**Directive**
Output all lines exactly, with nothing added or dropped.

**Source data**
— START —
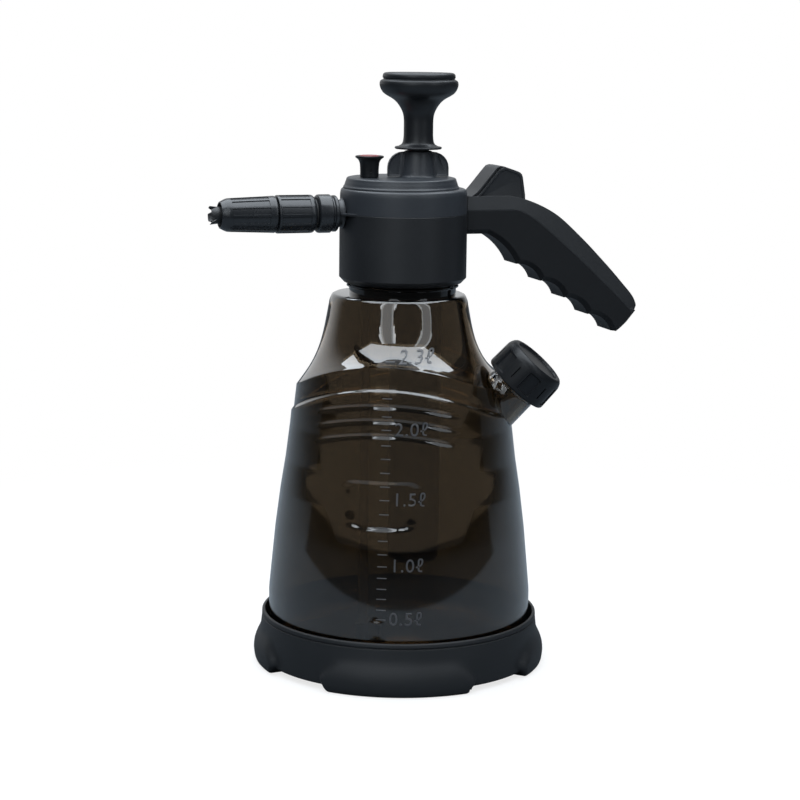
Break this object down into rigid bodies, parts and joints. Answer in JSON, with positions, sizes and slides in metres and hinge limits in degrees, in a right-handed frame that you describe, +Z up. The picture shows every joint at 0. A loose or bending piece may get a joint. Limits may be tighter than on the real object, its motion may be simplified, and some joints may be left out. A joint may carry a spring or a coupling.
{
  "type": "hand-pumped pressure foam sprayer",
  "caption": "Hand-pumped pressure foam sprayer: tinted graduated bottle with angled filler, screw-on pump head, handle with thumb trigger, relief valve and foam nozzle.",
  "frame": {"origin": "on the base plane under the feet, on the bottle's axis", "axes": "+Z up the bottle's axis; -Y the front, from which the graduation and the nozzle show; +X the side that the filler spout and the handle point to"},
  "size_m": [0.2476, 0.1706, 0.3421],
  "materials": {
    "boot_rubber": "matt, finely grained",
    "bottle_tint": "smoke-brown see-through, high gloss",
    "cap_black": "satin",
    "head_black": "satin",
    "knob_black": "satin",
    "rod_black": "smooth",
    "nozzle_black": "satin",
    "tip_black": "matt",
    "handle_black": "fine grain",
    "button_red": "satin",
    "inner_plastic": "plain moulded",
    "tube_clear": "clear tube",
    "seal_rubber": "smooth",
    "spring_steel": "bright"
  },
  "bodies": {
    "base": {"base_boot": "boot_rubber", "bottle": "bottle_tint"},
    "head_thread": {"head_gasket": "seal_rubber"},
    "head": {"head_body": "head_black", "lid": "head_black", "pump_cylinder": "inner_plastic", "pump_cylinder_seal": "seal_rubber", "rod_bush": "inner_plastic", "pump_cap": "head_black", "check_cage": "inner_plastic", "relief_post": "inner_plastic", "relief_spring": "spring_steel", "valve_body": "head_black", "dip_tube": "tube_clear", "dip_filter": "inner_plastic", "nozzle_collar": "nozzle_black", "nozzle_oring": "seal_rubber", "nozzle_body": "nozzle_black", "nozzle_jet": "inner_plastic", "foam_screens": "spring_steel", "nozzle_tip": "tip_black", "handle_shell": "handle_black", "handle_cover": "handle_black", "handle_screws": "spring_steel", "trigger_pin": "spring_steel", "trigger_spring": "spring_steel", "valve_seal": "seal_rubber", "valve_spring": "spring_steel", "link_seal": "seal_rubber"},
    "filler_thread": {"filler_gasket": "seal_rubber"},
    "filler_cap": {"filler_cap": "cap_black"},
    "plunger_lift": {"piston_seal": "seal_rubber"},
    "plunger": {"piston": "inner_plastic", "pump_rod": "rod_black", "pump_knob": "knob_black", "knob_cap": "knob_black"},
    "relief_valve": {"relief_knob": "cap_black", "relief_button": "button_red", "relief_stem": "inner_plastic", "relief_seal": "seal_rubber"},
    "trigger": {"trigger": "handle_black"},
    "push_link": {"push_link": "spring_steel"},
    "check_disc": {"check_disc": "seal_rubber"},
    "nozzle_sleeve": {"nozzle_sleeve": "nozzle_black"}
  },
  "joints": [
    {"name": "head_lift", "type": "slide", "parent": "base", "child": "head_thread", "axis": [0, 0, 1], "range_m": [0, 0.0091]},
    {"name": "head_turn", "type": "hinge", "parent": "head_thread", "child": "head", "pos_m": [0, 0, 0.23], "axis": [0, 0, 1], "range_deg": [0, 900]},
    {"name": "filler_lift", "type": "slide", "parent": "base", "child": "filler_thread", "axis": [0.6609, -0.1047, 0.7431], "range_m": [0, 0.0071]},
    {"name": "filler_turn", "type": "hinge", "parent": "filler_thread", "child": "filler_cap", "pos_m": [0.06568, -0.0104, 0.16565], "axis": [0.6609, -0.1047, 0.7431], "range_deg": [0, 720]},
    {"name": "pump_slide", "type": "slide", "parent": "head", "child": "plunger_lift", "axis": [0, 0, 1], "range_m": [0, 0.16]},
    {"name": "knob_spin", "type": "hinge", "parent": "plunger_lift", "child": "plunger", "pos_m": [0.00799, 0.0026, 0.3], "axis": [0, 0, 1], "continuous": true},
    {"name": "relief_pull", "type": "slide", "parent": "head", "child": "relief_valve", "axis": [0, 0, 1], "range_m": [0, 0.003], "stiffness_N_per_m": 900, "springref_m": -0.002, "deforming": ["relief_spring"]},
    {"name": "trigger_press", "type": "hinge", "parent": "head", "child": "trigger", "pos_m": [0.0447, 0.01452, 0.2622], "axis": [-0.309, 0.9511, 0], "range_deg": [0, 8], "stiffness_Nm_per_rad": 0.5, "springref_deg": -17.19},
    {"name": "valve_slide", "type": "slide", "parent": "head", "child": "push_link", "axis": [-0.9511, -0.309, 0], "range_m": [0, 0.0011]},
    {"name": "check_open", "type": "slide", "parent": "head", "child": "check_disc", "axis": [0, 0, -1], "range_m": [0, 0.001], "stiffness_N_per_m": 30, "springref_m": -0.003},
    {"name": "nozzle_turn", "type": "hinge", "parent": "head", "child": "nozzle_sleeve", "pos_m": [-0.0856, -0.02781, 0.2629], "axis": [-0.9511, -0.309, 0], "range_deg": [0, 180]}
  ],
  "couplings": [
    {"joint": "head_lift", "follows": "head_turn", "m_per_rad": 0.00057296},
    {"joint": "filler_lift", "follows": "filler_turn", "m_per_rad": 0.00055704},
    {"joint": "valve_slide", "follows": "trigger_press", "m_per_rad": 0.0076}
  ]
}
— END —
**Response to the exercise**
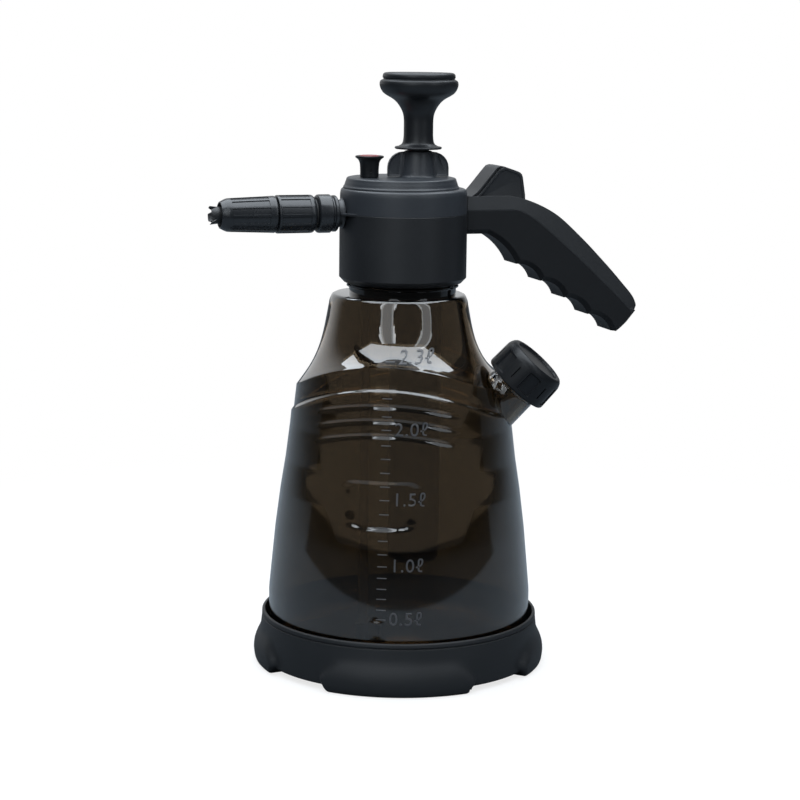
Break this object down into rigid bodies, parts and joints. Answer in JSON, with positions, sizes and slides in metres and hinge limits in degrees, in a right-handed frame that you describe, +Z up. The picture shows every joint at 0. A loose or bending piece may get a joint. Limits may be tighter than on the real object, its motion may be simplified, and some joints may be left out. A joint may carry a spring or a coupling.
{
  "type": "hand-pumped pressure foam sprayer",
  "caption": "Hand-pumped pressure foam sprayer: tinted graduated bottle with angled filler, screw-on pump head, handle with thumb trigger, relief valve and foam nozzle.",
  "frame": {"origin": "on the base plane under the feet, on the bottle's axis", "axes": "+Z up the bottle's axis; -Y the front, from which the graduation and the nozzle show; +X the side that the filler spout and the handle point to"},
  "size_m": [0.2476, 0.1706, 0.3421],
  "materials": {
    "boot_rubber": "matt, finely grained",
    "bottle_tint": "smoke-brown see-through, high gloss",
    "cap_black": "satin",
    "head_black": "satin",
    "knob_black": "satin",
    "rod_black": "smooth",
    "nozzle_black": "satin",
    "tip_black": "matt",
    "handle_black": "fine grain",
    "button_red": "satin",
    "inner_plastic": "plain moulded",
    "tube_clear": "clear tube",
    "seal_rubber": "smooth",
    "spring_steel": "bright"
  },
  "bodies": {
    "base": {"base_boot": "boot_rubber", "bottle": "bottle_tint"},
    "head_thread": {"head_gasket": "seal_rubber"},
    "head": {"head_body": "head_black", "lid": "head_black", "pump_cylinder": "inner_plastic", "pump_cylinder_seal": "seal_rubber", "rod_bush": "inner_plastic", "pump_cap": "head_black", "check_cage": "inner_plastic", "relief_post": "inner_plastic", "relief_spring": "spring_steel", "valve_body": "head_black", "dip_tube": "tube_clear", "dip_filter": "inner_plastic", "nozzle_collar": "nozzle_black", "nozzle_oring": "seal_rubber", "nozzle_body": "nozzle_black", "nozzle_jet": "inner_plastic", "foam_screens": "spring_steel", "nozzle_tip": "tip_black", "handle_shell": "handle_black", "handle_cover": "handle_black", "handle_screws": "spring_steel", "trigger_pin": "spring_steel", "trigger_spring": "spring_steel", "valve_seal": "seal_rubber", "valve_spring": "spring_steel", "link_seal": "seal_rubber"},
    "filler_thread": {"filler_gasket": "seal_rubber"},
    "filler_cap": {"filler_cap": "cap_black"},
    "plunger_lift": {"piston_seal": "seal_rubber"},
    "plunger": {"piston": "inner_plastic", "pump_rod": "rod_black", "pump_knob": "knob_black", "knob_cap": "knob_black"},
    "relief_valve": {"relief_knob": "cap_black", "relief_button": "button_red", "relief_stem": "inner_plastic", "relief_seal": "seal_rubber"},
    "trigger": {"trigger": "handle_black"},
    "push_link": {"push_link": "spring_steel"},
    "check_disc": {"check_disc": "seal_rubber"},
    "nozzle_sleeve": {"nozzle_sleeve": "nozzle_black"}
  },
  "joints": [
    {"name": "head_lift", "type": "slide", "parent": "base", "child": "head_thread", "axis": [0, 0, 1], "range_m": [0, 0.0091]},
    {"name": "head_turn", "type": "hinge", "parent": "head_thread", "child": "head", "pos_m": [0, 0, 0.23], "axis": [0, 0, 1], "range_deg": [0, 900]},
    {"name": "filler_lift", "type": "slide", "parent": "base", "child": "filler_thread", "axis": [0.6609, -0.1047, 0.7431], "range_m": [0, 0.0071]},
    {"name": "filler_turn", "type": "hinge", "parent": "filler_thread", "child": "filler_cap", "pos_m": [0.06568, -0.0104, 0.16565], "axis": [0.6609, -0.1047, 0.7431], "range_deg": [0, 720]},
    {"name": "pump_slide", "type": "slide", "parent": "head", "child": "plunger_lift", "axis": [0, 0, 1], "range_m": [0, 0.16]},
    {"name": "knob_spin", "type": "hinge", "parent": "plunger_lift", "child": "plunger", "pos_m": [0.00799, 0.0026, 0.3], "axis": [0, 0, 1], "continuous": true},
    {"name": "relief_pull", "type": "slide", "parent": "head", "child": "relief_valve", "axis": [0, 0, 1], "range_m": [0, 0.003], "stiffness_N_per_m": 900, "springref_m": -0.002, "deforming": ["relief_spring"]},
    {"name": "trigger_press", "type": "hinge", "parent": "head", "child": "trigger", "pos_m": [0.0447, 0.01452, 0.2622], "axis": [-0.309, 0.9511, 0], "range_deg": [0, 8], "stiffness_Nm_per_rad": 0.5, "springref_deg": -17.19},
    {"name": "valve_slide", "type": "slide", "parent": "head", "child": "push_link", "axis": [-0.9511, -0.309, 0], "range_m": [0, 0.0011]},
    {"name": "check_open", "type": "slide", "parent": "head", "child": "check_disc", "axis": [0, 0, -1], "range_m": [0, 0.001], "stiffness_N_per_m": 30, "springref_m": -0.003},
    {"name": "nozzle_turn", "type": "hinge", "parent": "head", "child": "nozzle_sleeve", "pos_m": [-0.0856, -0.02781, 0.2629], "axis": [-0.9511, -0.309, 0], "range_deg": [0, 180]}
  ],
  "couplings": [
    {"joint": "head_lift", "follows": "head_turn", "m_per_rad": 0.00057296},
    {"joint": "filler_lift", "follows": "filler_turn", "m_per_rad": 0.00055704},
    {"joint": "valve_slide", "follows": "trigger_press", "m_per_rad": 0.0076}
  ]
}